PROBLEM REQUIREMENTS – Print all of the data exactly as written.
-- Begin AVAILABLE RECORDS --
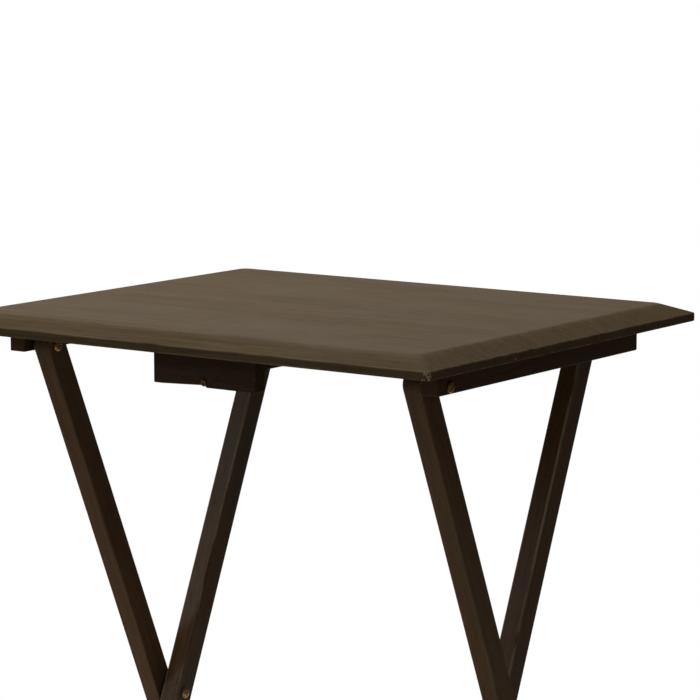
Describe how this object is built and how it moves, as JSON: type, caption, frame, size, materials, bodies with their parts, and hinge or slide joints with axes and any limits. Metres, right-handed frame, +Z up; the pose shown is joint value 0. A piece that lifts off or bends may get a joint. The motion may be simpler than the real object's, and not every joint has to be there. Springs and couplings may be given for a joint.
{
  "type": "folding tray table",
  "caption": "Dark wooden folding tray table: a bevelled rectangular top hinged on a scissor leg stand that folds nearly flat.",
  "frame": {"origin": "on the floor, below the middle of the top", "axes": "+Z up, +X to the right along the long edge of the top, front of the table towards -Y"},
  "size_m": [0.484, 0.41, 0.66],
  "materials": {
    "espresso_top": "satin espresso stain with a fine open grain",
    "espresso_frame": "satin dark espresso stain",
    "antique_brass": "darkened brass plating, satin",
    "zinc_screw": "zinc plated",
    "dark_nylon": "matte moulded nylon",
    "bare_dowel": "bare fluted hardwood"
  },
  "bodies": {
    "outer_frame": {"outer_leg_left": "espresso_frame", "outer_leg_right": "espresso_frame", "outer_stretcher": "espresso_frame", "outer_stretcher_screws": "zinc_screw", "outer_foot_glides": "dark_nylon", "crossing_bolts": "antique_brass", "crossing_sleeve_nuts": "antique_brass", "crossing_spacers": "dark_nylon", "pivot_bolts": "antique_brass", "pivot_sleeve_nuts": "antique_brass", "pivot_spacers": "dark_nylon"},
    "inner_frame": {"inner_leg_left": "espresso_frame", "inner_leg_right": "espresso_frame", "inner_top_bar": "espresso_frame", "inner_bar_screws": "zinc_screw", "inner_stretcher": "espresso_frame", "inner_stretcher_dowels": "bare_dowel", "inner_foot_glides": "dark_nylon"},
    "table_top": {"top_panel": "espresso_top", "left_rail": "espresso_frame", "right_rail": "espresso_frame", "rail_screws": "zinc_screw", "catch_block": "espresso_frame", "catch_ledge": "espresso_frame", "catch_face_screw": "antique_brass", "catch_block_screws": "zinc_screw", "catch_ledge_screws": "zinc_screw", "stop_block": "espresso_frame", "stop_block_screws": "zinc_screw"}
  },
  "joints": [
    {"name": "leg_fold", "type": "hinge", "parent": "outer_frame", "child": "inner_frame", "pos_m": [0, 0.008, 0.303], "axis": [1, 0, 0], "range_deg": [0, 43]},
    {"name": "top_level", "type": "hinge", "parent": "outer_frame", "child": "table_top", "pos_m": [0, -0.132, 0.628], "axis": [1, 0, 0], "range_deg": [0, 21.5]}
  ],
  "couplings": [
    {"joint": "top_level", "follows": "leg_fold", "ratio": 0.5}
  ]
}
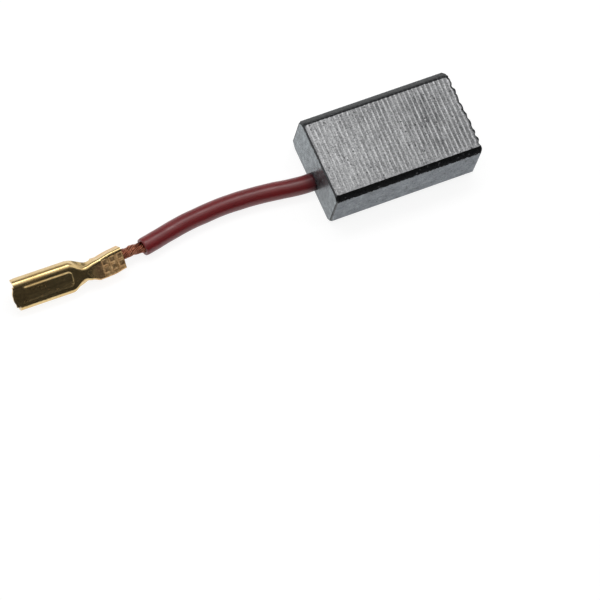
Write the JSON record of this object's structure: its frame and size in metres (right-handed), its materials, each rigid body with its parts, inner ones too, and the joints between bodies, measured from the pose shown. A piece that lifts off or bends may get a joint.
-- End AVAILABLE RECORDS --
WORKED ANSWER –
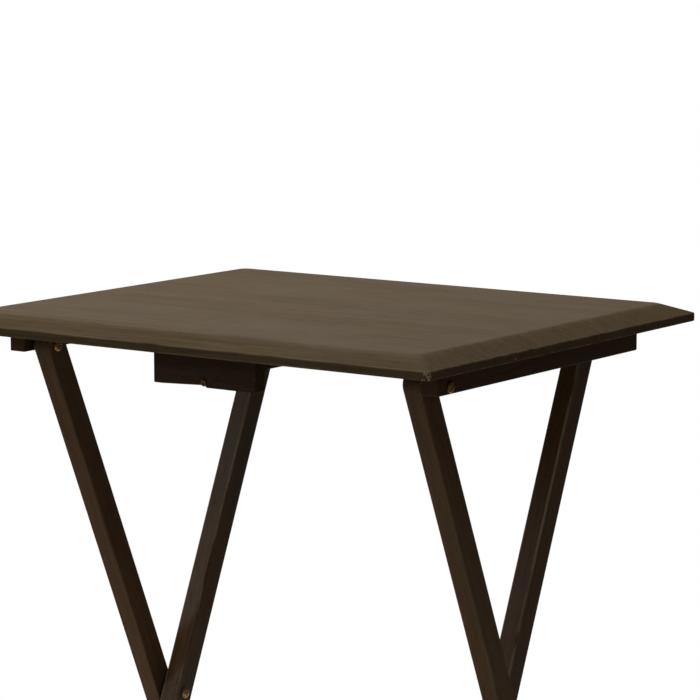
Describe how this object is built and how it moves, as JSON: type, caption, frame, size, materials, bodies with their parts, and hinge or slide joints with axes and any limits. Metres, right-handed frame, +Z up; the pose shown is joint value 0. A piece that lifts off or bends may get a joint. The motion may be simpler than the real object's, and not every joint has to be there. Springs and couplings may be given for a joint.
{
  "type": "folding tray table",
  "caption": "Dark wooden folding tray table: a bevelled rectangular top hinged on a scissor leg stand that folds nearly flat.",
  "frame": {"origin": "on the floor, below the middle of the top", "axes": "+Z up, +X to the right along the long edge of the top, front of the table towards -Y"},
  "size_m": [0.484, 0.41, 0.66],
  "materials": {
    "espresso_top": "satin espresso stain with a fine open grain",
    "espresso_frame": "satin dark espresso stain",
    "antique_brass": "darkened brass plating, satin",
    "zinc_screw": "zinc plated",
    "dark_nylon": "matte moulded nylon",
    "bare_dowel": "bare fluted hardwood"
  },
  "bodies": {
    "outer_frame": {"outer_leg_left": "espresso_frame", "outer_leg_right": "espresso_frame", "outer_stretcher": "espresso_frame", "outer_stretcher_screws": "zinc_screw", "outer_foot_glides": "dark_nylon", "crossing_bolts": "antique_brass", "crossing_sleeve_nuts": "antique_brass", "crossing_spacers": "dark_nylon", "pivot_bolts": "antique_brass", "pivot_sleeve_nuts": "antique_brass", "pivot_spacers": "dark_nylon"},
    "inner_frame": {"inner_leg_left": "espresso_frame", "inner_leg_right": "espresso_frame", "inner_top_bar": "espresso_frame", "inner_bar_screws": "zinc_screw", "inner_stretcher": "espresso_frame", "inner_stretcher_dowels": "bare_dowel", "inner_foot_glides": "dark_nylon"},
    "table_top": {"top_panel": "espresso_top", "left_rail": "espresso_frame", "right_rail": "espresso_frame", "rail_screws": "zinc_screw", "catch_block": "espresso_frame", "catch_ledge": "espresso_frame", "catch_face_screw": "antique_brass", "catch_block_screws": "zinc_screw", "catch_ledge_screws": "zinc_screw", "stop_block": "espresso_frame", "stop_block_screws": "zinc_screw"}
  },
  "joints": [
    {"name": "leg_fold", "type": "hinge", "parent": "outer_frame", "child": "inner_frame", "pos_m": [0, 0.008, 0.303], "axis": [1, 0, 0], "range_deg": [0, 43]},
    {"name": "top_level", "type": "hinge", "parent": "outer_frame", "child": "table_top", "pos_m": [0, -0.132, 0.628], "axis": [1, 0, 0], "range_deg": [0, 21.5]}
  ],
  "couplings": [
    {"joint": "top_level", "follows": "leg_fold", "ratio": 0.5}
  ]
}
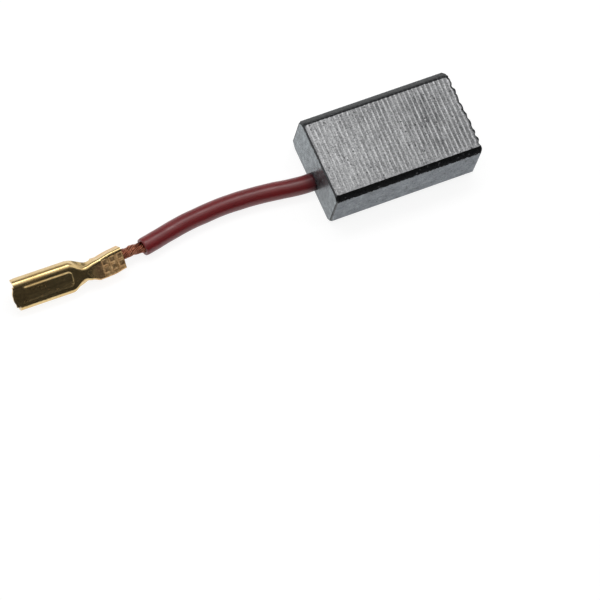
Write the JSON record of this object's structure: its frame and size in metres (right-handed), its materials, each rigid body with its parts, inner ones too, and the joints between bodies, measured from the pose shown. A piece that lifts off or bends may get a joint.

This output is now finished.